Taking yachting photographs on calm sunny days is easy, for me at least, taking sailing photographs in rough weather isn’t. A lot of the time when it’s rough the shoot is simply rescheduled for a better day, sailing looks more inviting, and it generally make superior images. There are of course times when a shoot can’t be bumped into the next week, due to publishing deadlines or the when the shoot in question is an event.
On a positive note if it is blowing old boots, and the yachting photographer can keep the spray off their cameras long enough to take photographs, the images can look great. But even a drop of water on the lens can turn a fantastic shot into wasted space on a memory card. The lens can be spotless one second, and get a wave full of spray the next.
Supplying any images taken through a wet lens isn’t an option in my book, an images is either technically good enough to put my name to, or it isn’t. There’s no middle ground – unless it really is a once in a lifetime image, but thankfully I’ve never had to make that decision.
To clarify I’m not talking about semi-underwater photography here, I’m taking about sailing photographs taken above the water that should be crystal clear from the top of the frame to bottom, and from the left to the right. As if the viewer was seeing the scene through their eyes, not through rain covered glasses.
There are a number of methods I use to get yachting photographs when spray is coming at me from all angles. The first is to use a chamois leather to wipe my lens again and again. Finding a dry bit of chamois is the hardest part as the day wears on. Before shooting I make sure the lens is spot (and smear) less. Then I can shoot down wind, always keeping my back to the wind, but this limits the angles I can shoot. I’ll either get a photograph full of topside, with just the heads of the crews visible or a head on shot.
The next way is to accelerate past the boat and wait for her to sail past, trying to motor along side in rough weather is a bumpy ride and just throws more spray into the mix; this invariably ends up on the lens. It is possible though, if I keep my lens down, and “just” time it right. It sounds so easy doesn’t it? “Just” looking ahead, seeing where the spray falls. Reading the sea to see where the photo boat will be by the time I’m ready to shoot, piece of cake! Well it is if you’ve been doing for years. Shooting into the wind is the hardest way, but it’s also the most rewarding as the shots look into the cockpit and along the line of the boat.

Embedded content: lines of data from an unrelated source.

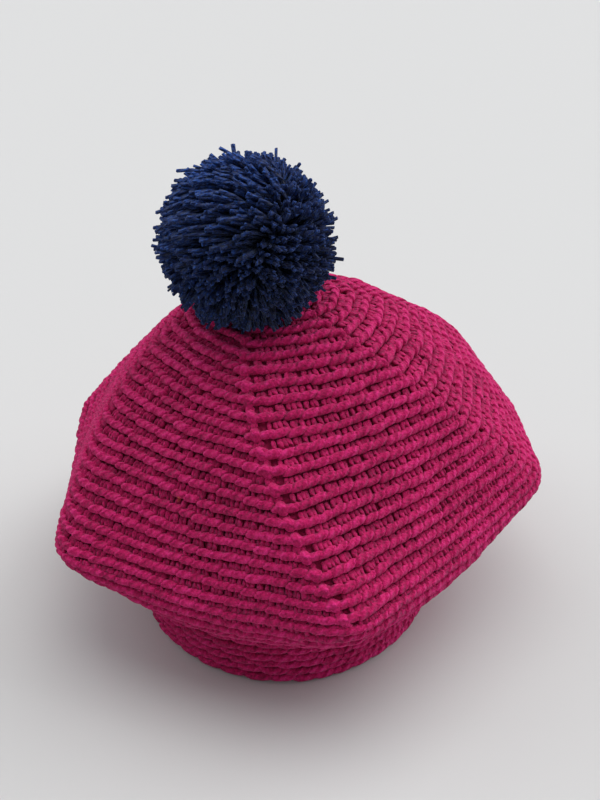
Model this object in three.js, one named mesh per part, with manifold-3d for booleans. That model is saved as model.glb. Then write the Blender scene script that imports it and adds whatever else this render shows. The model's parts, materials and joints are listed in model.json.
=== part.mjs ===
// A crocheted tam with six fold lines, a ribbed headband and a yarn pompom.
// Millimetres, +Z up. The hat stands on its headband's lower edge at z = 0, and the pieces are
// worked out round the headband's middle. At the end the whole hat is moved sideways, so that the
// origin lies under the middle of its outline. The side with the front fold line is towards -Y.

import * as THREE from 'three';
import { mergeVertices } from 'three/addons/utils/BufferGeometryUtils.js';
import Module from 'manifold-3d';

const wasm = await Module();
wasm.setup();

const DEGREE = Math.PI / 180;
const GAP = 0.3; // air between neighbouring pieces

// The cloth: every round of stitches leaves one raised rib
const WALL = 5; // thickness of the crocheted cloth, without the ribs
const RIB = 1.3; // how far a rib stands out, and the groove beside it lies back
const RIB_START = 3; // rounds from the apex over which the ribs grow to full height
const AROUND = 48; // points round each ring, eight to each side of the hexagon

// The crown, from the middle of the top out to the rim and back under to the headband
const TOP_ROUNDS = 23; // rounds on the top
const UNDER_ROUNDS = 7; // rounds on the underside
const LAST_ROUND = TOP_ROUNDS + UNDER_ROUNDS;
const APEX = new THREE.Vector3(-5, 4, 187); // middle of the top
const HOLE_RADIUS = 3; // the ring that the first round is worked into
const HOLE_ROUND = 1; // the round whose points the ring keeps step with
const TWIST = 47 * DEGREE; // how far a fold line turns from the apex to the rim
const TWIST_CURVE = 14 * DEGREE; // its turn is slower near the rim by this measure
const SWELL = 0.34; // how much wider than a straight cone the upper half is
const FALL_BEND = 0.88; // how much a fold line's fall eases off again towards the rim
const SOFT_FOLD = 0.12; // share of a side, each way, over which a fold line is rounded
// Each fold line at the rim, and the side that runs on from it to the next one: droop is how far
// the middle of the side hangs below its two corners at the rim, belly how far it stands out
// between them there, and round how far it stands out near the apex, as a share of its width
const CORNERS = [
  { name: 'front_left', angle: 213, reach: 139.5, height: 75, droop: 5, belly: 1, round: 0.08 },
  { name: 'front', angle: 284, reach: 140, height: 80, droop: 5, belly: 0.5, round: 0.07 },
  { name: 'right', angle: 354, reach: 147, height: 81, droop: 0, belly: 6, round: 0.1 },
  { name: 'back_right', angle: 405, reach: 161, height: 96, droop: 8, belly: 4, round: 0.15 },
  { name: 'back', angle: 459, reach: 153, height: 84, droop: 8, belly: 4, round: 0.15 },
  { name: 'left', angle: 515, reach: 139, height: 84, droop: 8, belly: 0, round: 0.13 },
];

// The rim's roll and the underside
const RIM_OUT = 4; // the roll's pull outwards and down at the end of the top
const RIM_DOWN = 13;
const UNDER_OUT = 24; // the underside's pull outwards and up where it meets the headband
const UNDER_UP = 3;

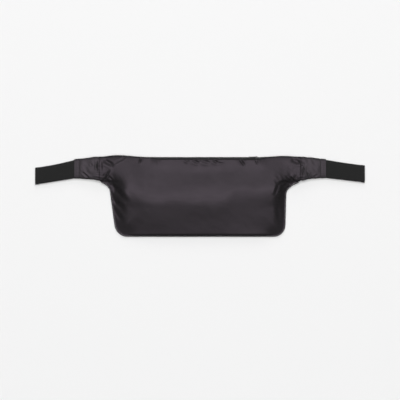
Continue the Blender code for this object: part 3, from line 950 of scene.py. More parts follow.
def fill_outline(loop: np.ndarray, step: float) -> tuple[np.ndarray, list]:
    """Even triangles over an outline.

    Args:
        loop: Closed outline, counterclockwise.
        step: Length of a triangle's side.

    Returns:
        Plan points with the outline's first, and the triangles.
    """
    low, high = loop.min(0), loop.max(0)
    rows = np.arange(low[1] + step, high[1], step * math.sqrt(0.75))
    grid = []
    for k, y in enumerate(rows):
        xs = np.arange(low[0] + step * (1.0 + 0.5 * (k % 2)), high[0], step)
        grid.append(np.column_stack([xs, np.full(len(xs), y)]))
    spots = np.concatenate(grid)
    crossings = np.zeros(len(spots), int)
    for a, b in zip(loop, np.roll(loop, -1, axis=0)):
        spans = (a[1] > spots[:, 1]) != (b[1] > spots[:, 1])
        rise = b[1] - a[1] if b[1] != a[1] else 1e-9
        crossings += spans & (spots[:, 0] < a[0] + (spots[:, 1] - a[1]) * (b[0] - a[0]) / rise)
    spots = spots[crossings % 2 == 1]
    spots = spots[edge_distance(spots, loop) > 0.55 * step]
    corners = [Vector(p) for p in np.vstack([loop, spots])]
    made = geometry.delaunay_2d_cdt(corners, [], [list(range(len(loop)))], 1, 1e-7)
    return np.array([tuple(p) for p in made[0]]), [tuple(face) for face in made[2]]


def gathers(around: np.ndarray) -> np.ndarray:
    """Uneven gathers of the cloth round a sleeve root, -1 to 1.

    Args:
        around: Share of the way round the root.

    Returns:
        How far each place stands out.
    """
    turn = FULL_TURN * around
    fine = np.cos(17.0 * turn + 2.4 * np.sin(3.0 * turn))
    coarse = np.cos(11.0 * turn + 1.7 * np.sin(2.0 * turn))
    return 0.5 * (fine + coarse) * (0.75 + 0.35 * np.sin(5.0 * turn + 1.0))


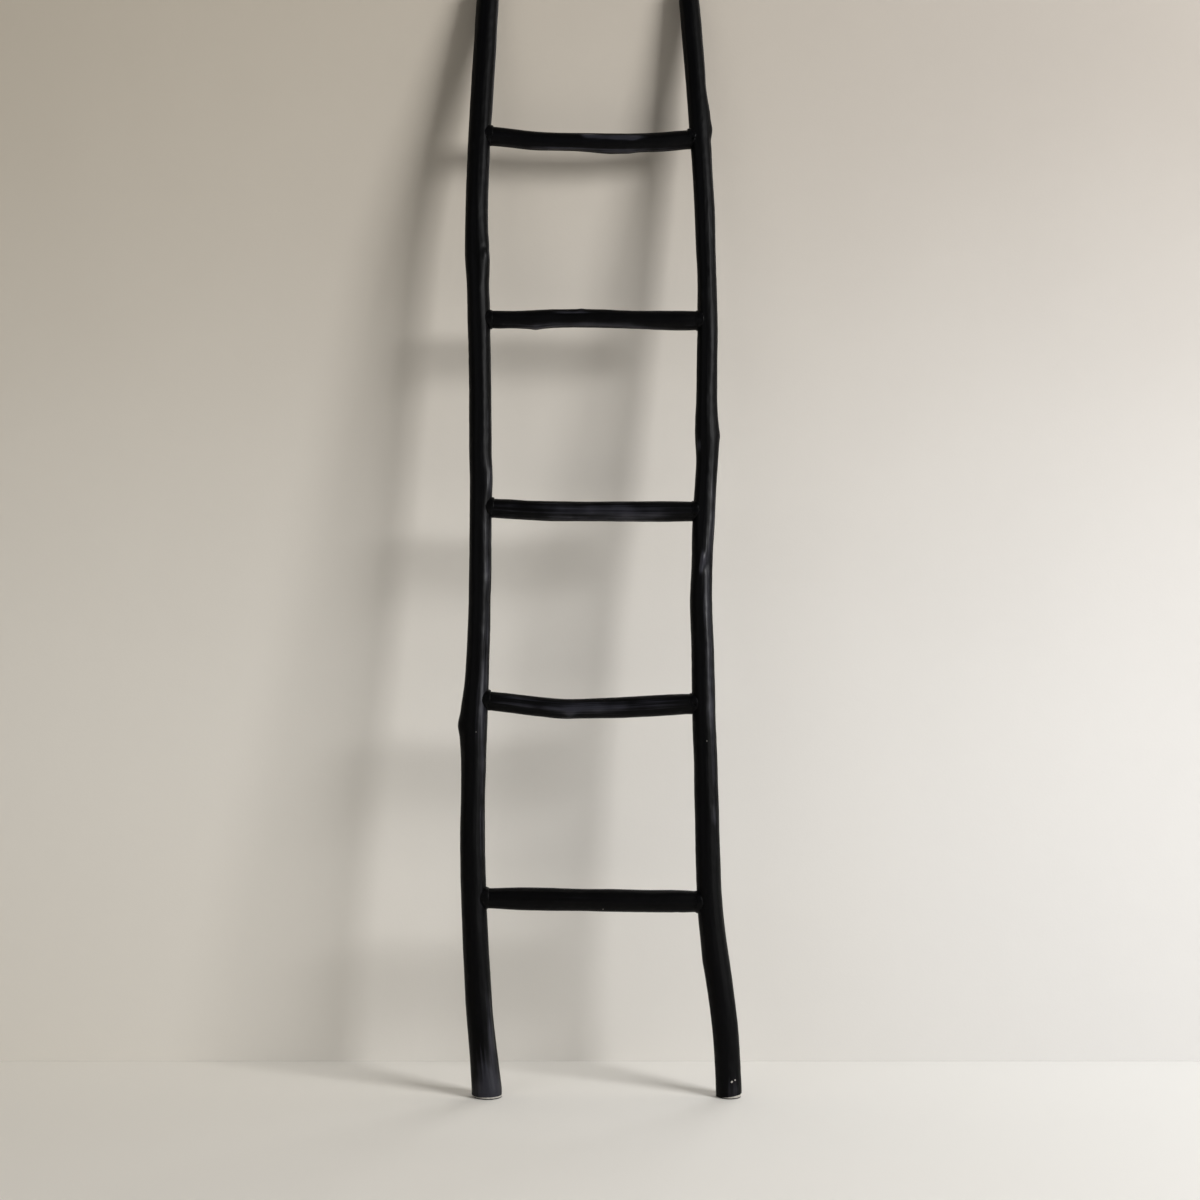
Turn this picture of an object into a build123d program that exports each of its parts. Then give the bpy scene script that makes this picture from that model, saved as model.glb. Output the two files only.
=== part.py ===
"""Leaning display ladder made of natural branches: two rails, five rungs, blind round tenons."""
import os
from collections import namedtuple
from math import cos, exp, radians, sin, tan

from build123d import *

# The whole ladder, in millimetres. It stands leaning, with the floor at Z = 0 and its front to -Y
ladder_length = 2000.0  # along the rails
lean_angle = 7.0  # degrees back from upright
rail_spacing = 400.0  # between the straight lines that the rails stray from

# The rails
rail_diameter = 48.0  # a rail's thickness where its girth share is 1
rail_sway = 35.0  # sideways stray where a sway share is 1
rail_bow = 24.0  # forward stray where a bow share is 1
knot_height = 7.0  # how far a knot stands out where its share is 1
top_bevel = 3.0  # worn edge of the sawn top

# The rungs
rung_diameter = 38.0  # a rung's thickness where its girth share is 1
rung_sag = 13.0  # stray from the straight line between the joints where a share is 1

# The joints
tenon_diameter = 22.0
tenon_reach = 6.0  # how far a tenon goes past the rail's middle
tenon_root = 12.0  # how far a tenon's core runs on inside the rung's body
mortise_floor_gap = 1.5  # left empty beyond the tenon's end for glue
glue_line = 0.15  # round a tenon
shoulder_gap = 0.3  # between a rung's coped end and the rail
filler_width = 4.5  # along the rung
filler_root = 11.0  # how far a filler ring comes down round the rail's curve
filler_spread = 6.5  # up and down the rail, at its root
filler_lip = 1.0  # thickness of a filler ring at its front, its back and its outer end
nail_diameter = 3.0
nail_share = 0.75  # how far a headless nail goes into its tenon, as a share of the tenon
nail_inset = 0.8  # how deep it is driven below the rail's back
nail_clearance = 0.1
overrun = 12.0  # how far a cut runs past the surface that it opens

# The feet
pad_thickness = 3.5  # under the level left foot
wedge_low_edge = 1.0  # the right foot's pad at its thin side
wedge_angle = 7.0  # degrees that the right foot's sawn end rises outwards
pad_inset = 2.5  # between the foot's edge and the pad's

# The shape of a branch's section
section_count = 12  # points round one section
rail_rings = 51  # sections along a rail, less one
rung_rings = 16  # sections along a rung, less one
cope_rings = 6  # sections along a stretch that only cuts, less one
cope_reach_share = 0.03  # how far such a stretch of rail runs each way from a joint
oval_share = 0.03  # how far a section is from round
knot_spread_share = 0.22  # how wide a knot is round the branch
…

This was taken in the Needles channel in 2004, a far cry away from a couple of years later where there was sunshine and no wind (http://grahamsnook.com/right-place-right-time-for-me/). We were on the RIB by 5:30 to catch the boats coming down from Cowes. The maxi catamaran Orange II was trying to beat the speed record for sailing around the island, and we chased her for a few minutes on our way to Cowes until it was clear she was making ground on us. She missed out on the record by a few minutes, so she set off again without stopping!
This shot was taken as the majority of the fleet arrived at the Needles. It’s a good place for photographs as it’s a turning point and it has lots of tide, so the conditions can be rough. There are also lots of boats all crammed into one channel. Here the Swan 41, El Tiburon, is beating to windward. It was good force 5 at the time, with the wind against the tide. The sea was lumpy to say the least, wake from yachts, motorboats and lifeboats adding to the chaos of the sea and boats cross tacking all over the place. Luckily Mat, my driver, was good and we had a couple of other people on board keeping Mat informed of any boats getting too close. Spotters are great to have as long as they keep their heads down, it mean I can concentrate on taking photographs.
It was a grey wet day, with really flat light, but waves and the patterns of foam, and shape of the water frozen by a fast shutter speed make up for the lack of light. In spite of the lack of light it was a great day for taking photographs, almost everywhere were boats taking off from the tops of waves or ploughing through them throwing aside tons of water in the process. I like this shot because I feel part of the action, almost as if I’m on board.